* What the exercise asks
Give the data again exactly, from its opening line through the line in which "return_depth = 19.0" appears.

--- START Dataset records ---

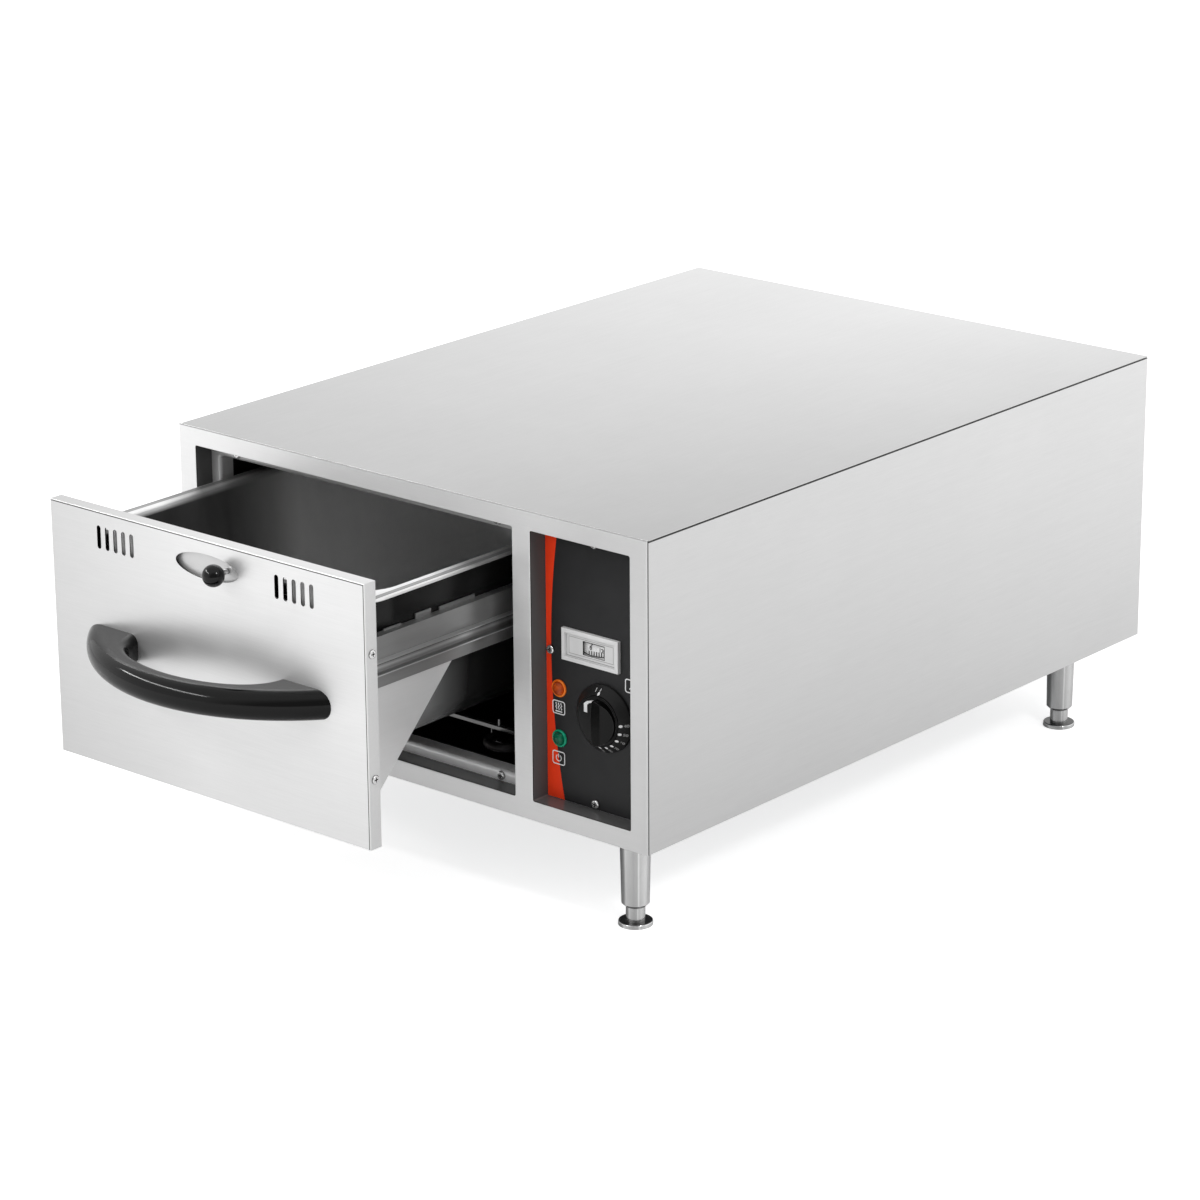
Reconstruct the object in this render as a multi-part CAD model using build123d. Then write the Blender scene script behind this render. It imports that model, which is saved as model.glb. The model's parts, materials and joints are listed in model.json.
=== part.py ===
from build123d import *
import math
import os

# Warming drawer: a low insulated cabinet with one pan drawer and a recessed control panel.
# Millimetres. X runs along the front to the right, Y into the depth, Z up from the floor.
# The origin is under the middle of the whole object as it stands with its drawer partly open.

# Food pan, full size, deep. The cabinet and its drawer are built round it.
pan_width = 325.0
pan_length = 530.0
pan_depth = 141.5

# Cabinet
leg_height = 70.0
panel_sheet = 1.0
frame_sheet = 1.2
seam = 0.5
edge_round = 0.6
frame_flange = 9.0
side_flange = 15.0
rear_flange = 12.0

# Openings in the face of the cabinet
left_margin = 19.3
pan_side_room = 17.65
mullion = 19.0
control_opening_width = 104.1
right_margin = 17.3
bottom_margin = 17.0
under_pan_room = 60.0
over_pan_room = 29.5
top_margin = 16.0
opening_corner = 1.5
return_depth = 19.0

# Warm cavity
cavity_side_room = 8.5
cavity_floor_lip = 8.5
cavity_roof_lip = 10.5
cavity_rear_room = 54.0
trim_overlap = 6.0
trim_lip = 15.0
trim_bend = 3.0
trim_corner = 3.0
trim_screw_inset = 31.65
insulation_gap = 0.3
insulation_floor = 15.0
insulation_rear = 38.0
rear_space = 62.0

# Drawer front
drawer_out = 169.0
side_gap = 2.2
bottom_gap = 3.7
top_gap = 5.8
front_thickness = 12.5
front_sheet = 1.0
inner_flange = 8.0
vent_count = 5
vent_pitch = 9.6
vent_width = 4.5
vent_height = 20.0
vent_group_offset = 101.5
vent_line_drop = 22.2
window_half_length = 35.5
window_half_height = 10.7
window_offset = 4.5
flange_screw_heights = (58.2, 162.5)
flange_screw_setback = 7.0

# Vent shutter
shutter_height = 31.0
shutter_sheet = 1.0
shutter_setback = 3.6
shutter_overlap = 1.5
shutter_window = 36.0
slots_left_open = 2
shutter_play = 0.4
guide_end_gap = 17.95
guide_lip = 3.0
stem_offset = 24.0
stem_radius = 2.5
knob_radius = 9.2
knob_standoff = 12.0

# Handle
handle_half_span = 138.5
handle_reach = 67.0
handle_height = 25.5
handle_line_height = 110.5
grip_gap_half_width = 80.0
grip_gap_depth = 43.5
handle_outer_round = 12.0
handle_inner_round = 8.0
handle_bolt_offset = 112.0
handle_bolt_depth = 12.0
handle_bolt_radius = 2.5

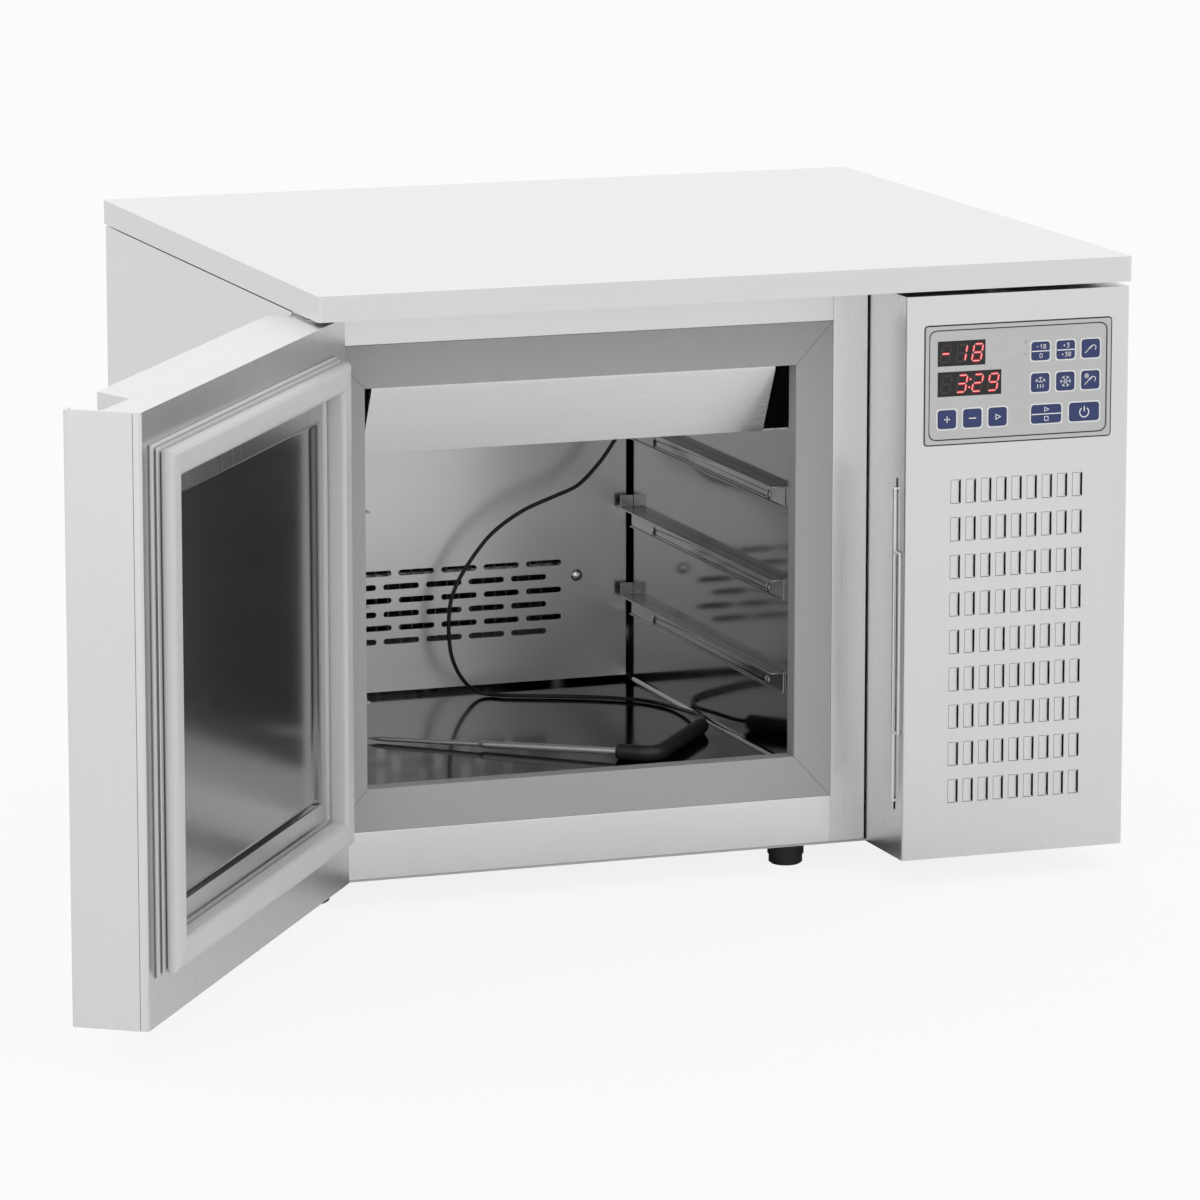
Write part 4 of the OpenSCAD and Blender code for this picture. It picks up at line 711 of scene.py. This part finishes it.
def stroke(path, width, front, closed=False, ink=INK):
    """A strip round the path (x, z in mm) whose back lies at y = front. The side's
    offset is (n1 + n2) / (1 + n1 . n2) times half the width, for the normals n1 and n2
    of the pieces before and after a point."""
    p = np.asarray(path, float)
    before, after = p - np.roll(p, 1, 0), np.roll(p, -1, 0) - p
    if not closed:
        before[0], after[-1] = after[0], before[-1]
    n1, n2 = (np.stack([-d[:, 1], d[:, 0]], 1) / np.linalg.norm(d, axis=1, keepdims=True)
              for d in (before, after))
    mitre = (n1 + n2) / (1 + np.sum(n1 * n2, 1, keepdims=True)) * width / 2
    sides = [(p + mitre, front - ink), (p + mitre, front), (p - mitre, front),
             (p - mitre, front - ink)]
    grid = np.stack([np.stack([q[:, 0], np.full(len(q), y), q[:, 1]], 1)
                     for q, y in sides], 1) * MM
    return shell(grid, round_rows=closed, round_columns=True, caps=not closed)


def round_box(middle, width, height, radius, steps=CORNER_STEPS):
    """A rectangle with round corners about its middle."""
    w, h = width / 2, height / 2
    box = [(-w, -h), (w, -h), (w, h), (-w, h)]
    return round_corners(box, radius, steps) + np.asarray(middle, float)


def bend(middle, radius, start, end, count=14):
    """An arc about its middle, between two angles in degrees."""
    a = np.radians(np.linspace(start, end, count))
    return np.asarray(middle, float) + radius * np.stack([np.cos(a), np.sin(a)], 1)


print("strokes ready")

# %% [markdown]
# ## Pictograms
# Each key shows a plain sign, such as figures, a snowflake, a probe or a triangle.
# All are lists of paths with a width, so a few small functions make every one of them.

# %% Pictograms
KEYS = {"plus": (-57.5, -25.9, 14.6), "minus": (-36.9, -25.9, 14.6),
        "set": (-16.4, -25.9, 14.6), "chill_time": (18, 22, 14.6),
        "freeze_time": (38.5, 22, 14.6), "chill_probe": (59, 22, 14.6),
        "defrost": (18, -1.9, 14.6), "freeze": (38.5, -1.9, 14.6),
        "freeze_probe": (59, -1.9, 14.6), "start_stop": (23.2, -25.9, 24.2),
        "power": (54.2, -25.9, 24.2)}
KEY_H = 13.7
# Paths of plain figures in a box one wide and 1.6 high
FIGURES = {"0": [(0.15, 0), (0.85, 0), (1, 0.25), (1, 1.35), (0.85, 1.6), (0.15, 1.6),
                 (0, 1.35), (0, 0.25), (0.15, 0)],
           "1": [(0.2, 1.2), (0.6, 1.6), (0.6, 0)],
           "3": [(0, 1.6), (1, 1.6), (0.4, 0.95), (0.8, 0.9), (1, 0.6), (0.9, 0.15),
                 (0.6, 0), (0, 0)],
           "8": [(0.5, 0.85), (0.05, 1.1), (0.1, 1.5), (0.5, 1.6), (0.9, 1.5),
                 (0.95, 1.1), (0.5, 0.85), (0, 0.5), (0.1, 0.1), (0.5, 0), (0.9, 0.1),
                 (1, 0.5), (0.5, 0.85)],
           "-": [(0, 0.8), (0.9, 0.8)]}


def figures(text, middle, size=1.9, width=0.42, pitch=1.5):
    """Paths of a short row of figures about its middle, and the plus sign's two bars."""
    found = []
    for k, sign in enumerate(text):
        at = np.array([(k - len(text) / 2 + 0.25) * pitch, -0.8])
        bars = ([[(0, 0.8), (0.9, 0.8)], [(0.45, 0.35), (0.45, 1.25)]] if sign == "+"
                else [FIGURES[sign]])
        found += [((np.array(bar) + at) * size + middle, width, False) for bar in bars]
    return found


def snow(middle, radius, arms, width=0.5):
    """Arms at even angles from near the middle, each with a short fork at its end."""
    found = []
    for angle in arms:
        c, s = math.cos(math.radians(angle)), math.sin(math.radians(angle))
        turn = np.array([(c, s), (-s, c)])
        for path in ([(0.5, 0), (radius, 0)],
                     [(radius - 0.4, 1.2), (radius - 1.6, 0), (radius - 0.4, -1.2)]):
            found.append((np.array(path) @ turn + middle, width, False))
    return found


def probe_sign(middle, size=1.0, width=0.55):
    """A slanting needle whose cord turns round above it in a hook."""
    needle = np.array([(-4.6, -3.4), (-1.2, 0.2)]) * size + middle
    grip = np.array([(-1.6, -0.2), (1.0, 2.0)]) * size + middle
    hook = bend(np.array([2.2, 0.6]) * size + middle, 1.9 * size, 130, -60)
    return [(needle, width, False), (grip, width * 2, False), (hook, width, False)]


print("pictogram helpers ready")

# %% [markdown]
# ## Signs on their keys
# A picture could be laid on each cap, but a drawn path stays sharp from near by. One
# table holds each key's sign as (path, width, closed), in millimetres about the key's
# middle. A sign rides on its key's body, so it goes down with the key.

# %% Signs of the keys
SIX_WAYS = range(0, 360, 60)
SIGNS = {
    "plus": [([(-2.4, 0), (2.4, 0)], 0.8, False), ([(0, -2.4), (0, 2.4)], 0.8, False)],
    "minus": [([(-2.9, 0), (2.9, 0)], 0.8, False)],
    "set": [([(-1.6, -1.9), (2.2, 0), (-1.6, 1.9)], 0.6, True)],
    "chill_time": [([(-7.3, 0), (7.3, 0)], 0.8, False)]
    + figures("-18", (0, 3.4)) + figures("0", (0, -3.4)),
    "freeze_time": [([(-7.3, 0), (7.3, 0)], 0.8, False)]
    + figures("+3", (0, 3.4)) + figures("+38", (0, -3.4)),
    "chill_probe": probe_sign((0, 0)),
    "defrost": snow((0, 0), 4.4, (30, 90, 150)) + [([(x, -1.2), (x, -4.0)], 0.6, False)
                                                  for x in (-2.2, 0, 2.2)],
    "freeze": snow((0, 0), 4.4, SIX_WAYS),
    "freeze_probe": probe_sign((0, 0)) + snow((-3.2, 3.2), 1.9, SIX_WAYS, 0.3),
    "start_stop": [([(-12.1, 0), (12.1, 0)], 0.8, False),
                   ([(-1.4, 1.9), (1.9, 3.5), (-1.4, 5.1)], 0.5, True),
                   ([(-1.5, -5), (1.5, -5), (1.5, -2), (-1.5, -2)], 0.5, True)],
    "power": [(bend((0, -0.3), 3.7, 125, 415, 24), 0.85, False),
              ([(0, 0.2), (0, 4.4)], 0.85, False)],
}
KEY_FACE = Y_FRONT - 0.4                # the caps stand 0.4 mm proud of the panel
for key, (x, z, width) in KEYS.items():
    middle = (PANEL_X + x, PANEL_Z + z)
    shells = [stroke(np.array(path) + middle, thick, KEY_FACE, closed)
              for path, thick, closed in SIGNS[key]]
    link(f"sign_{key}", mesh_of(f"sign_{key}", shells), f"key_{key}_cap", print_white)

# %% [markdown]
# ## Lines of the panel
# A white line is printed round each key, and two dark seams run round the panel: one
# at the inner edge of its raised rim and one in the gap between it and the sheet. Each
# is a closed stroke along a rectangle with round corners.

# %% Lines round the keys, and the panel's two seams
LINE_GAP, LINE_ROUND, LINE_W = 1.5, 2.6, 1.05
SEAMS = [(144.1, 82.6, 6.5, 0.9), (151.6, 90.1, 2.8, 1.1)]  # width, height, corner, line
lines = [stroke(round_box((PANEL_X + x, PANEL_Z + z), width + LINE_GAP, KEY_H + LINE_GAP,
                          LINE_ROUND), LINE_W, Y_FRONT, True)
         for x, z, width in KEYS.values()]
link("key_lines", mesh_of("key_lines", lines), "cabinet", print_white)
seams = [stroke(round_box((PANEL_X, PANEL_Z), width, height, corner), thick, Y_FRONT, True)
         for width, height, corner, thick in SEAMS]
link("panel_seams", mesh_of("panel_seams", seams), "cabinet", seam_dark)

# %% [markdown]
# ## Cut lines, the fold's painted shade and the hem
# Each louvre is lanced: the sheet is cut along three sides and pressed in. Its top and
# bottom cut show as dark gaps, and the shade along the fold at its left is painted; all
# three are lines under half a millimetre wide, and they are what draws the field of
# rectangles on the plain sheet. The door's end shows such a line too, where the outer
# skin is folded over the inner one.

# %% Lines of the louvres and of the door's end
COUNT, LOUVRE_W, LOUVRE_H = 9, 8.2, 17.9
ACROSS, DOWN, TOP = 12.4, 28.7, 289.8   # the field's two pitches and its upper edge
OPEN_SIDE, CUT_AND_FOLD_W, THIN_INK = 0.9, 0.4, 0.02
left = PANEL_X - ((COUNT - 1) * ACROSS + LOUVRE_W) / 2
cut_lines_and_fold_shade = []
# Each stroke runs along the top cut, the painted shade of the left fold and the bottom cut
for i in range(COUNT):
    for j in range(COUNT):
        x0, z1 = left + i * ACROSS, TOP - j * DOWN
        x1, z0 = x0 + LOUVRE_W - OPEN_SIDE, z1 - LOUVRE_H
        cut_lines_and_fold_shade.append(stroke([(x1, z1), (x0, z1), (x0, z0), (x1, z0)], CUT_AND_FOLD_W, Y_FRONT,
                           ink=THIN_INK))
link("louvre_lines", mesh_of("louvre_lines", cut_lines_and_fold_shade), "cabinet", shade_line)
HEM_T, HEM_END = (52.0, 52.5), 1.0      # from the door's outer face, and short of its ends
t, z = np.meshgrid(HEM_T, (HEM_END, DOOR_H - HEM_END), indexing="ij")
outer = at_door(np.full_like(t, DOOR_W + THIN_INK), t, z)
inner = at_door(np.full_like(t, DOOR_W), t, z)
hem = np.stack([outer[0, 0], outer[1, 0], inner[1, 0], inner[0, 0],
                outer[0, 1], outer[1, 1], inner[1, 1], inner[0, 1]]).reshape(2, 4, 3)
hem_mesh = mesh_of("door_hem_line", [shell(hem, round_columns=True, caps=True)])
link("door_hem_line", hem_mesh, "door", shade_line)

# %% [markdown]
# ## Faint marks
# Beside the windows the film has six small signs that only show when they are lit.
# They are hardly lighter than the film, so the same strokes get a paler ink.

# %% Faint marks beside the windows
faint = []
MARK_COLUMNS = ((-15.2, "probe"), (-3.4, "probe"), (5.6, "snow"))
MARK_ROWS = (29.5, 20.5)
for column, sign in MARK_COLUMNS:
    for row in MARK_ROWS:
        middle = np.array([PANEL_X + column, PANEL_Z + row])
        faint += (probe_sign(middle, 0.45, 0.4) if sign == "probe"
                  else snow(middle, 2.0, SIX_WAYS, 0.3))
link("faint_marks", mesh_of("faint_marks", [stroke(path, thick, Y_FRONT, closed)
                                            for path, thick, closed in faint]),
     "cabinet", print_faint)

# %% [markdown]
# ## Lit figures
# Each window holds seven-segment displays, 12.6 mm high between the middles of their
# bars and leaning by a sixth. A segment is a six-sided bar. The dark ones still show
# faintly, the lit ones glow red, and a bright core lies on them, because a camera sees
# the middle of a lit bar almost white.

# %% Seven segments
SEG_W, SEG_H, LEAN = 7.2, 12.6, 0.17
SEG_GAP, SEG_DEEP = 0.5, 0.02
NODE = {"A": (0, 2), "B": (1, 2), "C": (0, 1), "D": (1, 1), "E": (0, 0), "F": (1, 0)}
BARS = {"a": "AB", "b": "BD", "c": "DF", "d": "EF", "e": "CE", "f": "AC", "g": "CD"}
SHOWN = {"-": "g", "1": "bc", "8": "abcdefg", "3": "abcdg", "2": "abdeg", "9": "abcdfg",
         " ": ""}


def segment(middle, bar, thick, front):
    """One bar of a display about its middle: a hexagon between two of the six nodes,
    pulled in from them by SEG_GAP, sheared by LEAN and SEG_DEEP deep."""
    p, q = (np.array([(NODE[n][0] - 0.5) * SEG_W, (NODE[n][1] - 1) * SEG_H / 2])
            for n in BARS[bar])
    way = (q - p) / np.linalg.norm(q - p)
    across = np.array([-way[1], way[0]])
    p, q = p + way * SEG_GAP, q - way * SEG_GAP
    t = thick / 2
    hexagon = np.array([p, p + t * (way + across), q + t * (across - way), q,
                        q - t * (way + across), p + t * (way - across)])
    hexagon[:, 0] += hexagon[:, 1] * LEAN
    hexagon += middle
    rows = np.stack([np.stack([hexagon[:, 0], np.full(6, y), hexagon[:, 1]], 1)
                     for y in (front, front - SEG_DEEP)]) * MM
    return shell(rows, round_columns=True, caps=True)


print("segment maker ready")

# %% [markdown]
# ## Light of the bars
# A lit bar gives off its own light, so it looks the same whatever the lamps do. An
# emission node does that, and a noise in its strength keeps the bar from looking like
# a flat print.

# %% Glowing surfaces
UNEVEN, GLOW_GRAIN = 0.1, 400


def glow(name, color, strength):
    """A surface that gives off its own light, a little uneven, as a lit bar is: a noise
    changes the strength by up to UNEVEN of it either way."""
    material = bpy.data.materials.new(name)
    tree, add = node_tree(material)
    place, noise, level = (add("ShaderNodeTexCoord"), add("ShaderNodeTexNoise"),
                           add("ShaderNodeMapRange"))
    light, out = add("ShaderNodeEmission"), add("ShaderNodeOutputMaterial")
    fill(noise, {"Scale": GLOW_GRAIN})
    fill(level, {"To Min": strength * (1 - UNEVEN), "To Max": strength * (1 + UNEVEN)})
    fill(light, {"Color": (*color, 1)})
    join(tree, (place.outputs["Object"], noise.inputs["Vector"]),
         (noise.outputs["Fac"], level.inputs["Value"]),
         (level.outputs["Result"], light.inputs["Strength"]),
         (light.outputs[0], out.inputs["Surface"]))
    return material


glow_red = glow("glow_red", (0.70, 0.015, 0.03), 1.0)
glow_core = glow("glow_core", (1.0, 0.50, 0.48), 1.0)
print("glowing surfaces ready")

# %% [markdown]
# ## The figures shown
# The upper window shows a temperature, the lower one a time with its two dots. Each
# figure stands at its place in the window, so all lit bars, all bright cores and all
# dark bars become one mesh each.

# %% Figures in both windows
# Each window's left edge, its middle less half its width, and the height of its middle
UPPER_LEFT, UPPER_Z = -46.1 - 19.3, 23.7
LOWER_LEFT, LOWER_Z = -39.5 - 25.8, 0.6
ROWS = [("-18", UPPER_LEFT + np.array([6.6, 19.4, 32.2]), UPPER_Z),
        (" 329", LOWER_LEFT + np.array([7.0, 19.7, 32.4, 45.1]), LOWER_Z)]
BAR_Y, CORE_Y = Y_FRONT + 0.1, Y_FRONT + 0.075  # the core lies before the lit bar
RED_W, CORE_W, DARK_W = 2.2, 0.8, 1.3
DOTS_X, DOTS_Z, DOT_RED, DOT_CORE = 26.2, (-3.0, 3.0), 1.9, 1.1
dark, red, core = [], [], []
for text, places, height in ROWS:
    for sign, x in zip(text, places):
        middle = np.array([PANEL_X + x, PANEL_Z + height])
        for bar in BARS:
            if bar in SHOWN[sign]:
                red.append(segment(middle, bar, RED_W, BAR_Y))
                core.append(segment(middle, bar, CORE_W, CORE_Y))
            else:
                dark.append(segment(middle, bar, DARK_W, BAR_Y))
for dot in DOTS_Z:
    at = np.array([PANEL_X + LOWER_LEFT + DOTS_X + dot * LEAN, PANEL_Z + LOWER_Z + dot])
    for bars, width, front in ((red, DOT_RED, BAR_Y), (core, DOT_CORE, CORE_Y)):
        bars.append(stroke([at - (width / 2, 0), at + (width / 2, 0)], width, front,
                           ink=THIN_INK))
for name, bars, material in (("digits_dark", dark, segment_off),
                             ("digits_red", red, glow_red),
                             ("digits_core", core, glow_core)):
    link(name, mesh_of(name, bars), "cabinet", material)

--- END Dataset records ---

* Written solution
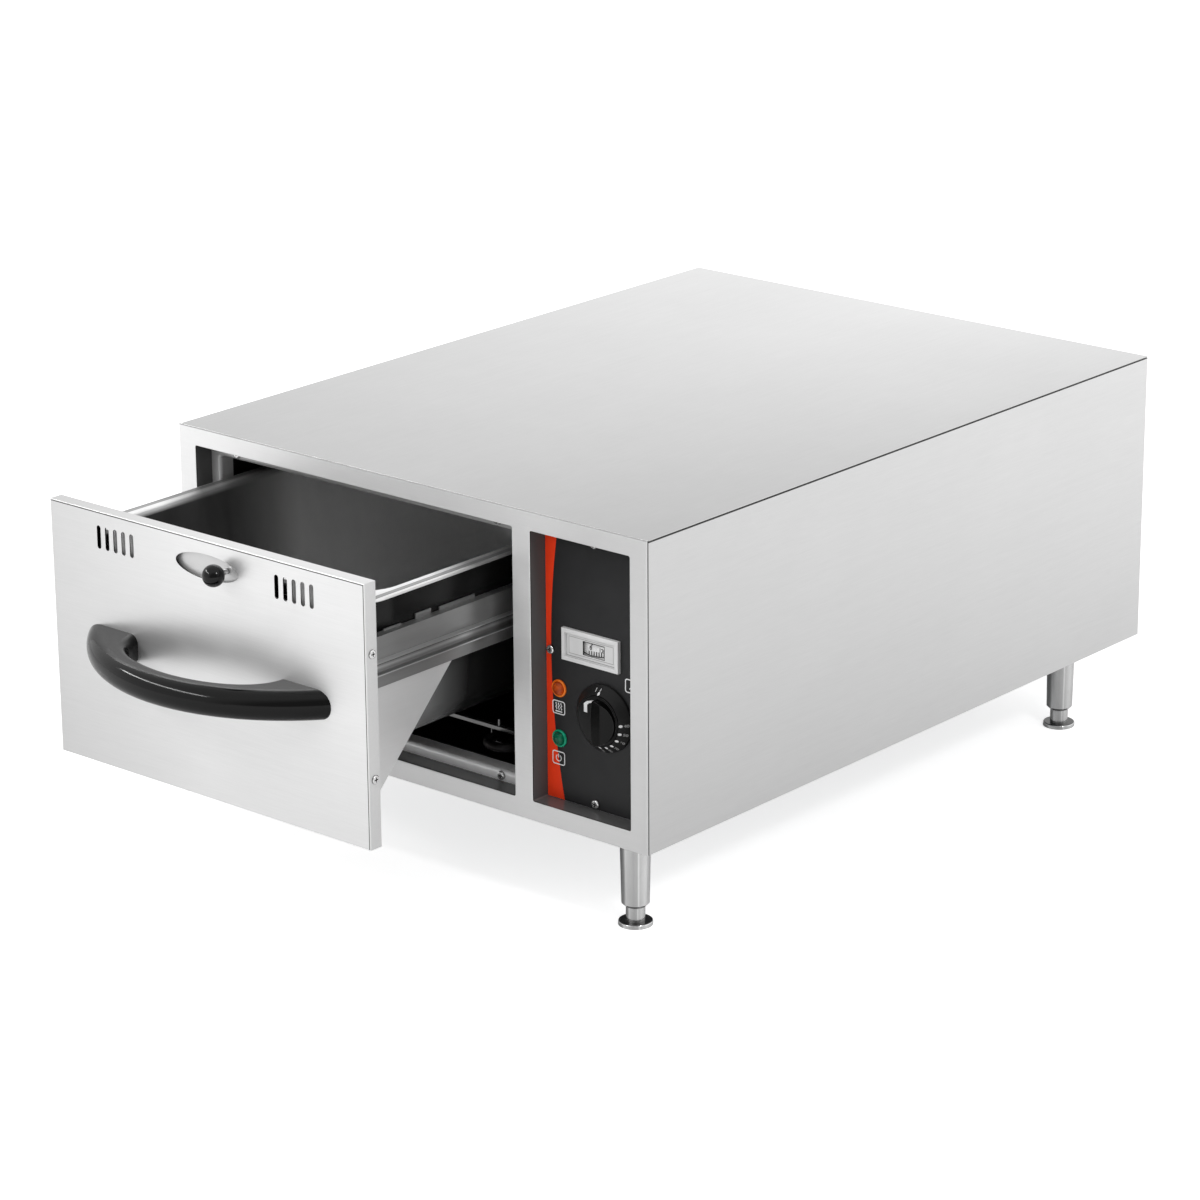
Reconstruct the object in this render as a multi-part CAD model using build123d. Then write the Blender scene script behind this render. It imports that model, which is saved as model.glb. The model's parts, materials and joints are listed in model.json.
=== part.py ===
from build123d import *
import math
import os

# Warming drawer: a low insulated cabinet with one pan drawer and a recessed control panel.
# Millimetres. X runs along the front to the right, Y into the depth, Z up from the floor.
# The origin is under the middle of the whole object as it stands with its drawer partly open.

# Food pan, full size, deep. The cabinet and its drawer are built round it.
pan_width = 325.0
pan_length = 530.0
pan_depth = 141.5

# Cabinet
leg_height = 70.0
panel_sheet = 1.0
frame_sheet = 1.2
seam = 0.5
edge_round = 0.6
frame_flange = 9.0
side_flange = 15.0
rear_flange = 12.0

# Openings in the face of the cabinet
left_margin = 19.3
pan_side_room = 17.65
mullion = 19.0
control_opening_width = 104.1
right_margin = 17.3
bottom_margin = 17.0
under_pan_room = 60.0
over_pan_room = 29.5
top_margin = 16.0
opening_corner = 1.5
return_depth = 19.0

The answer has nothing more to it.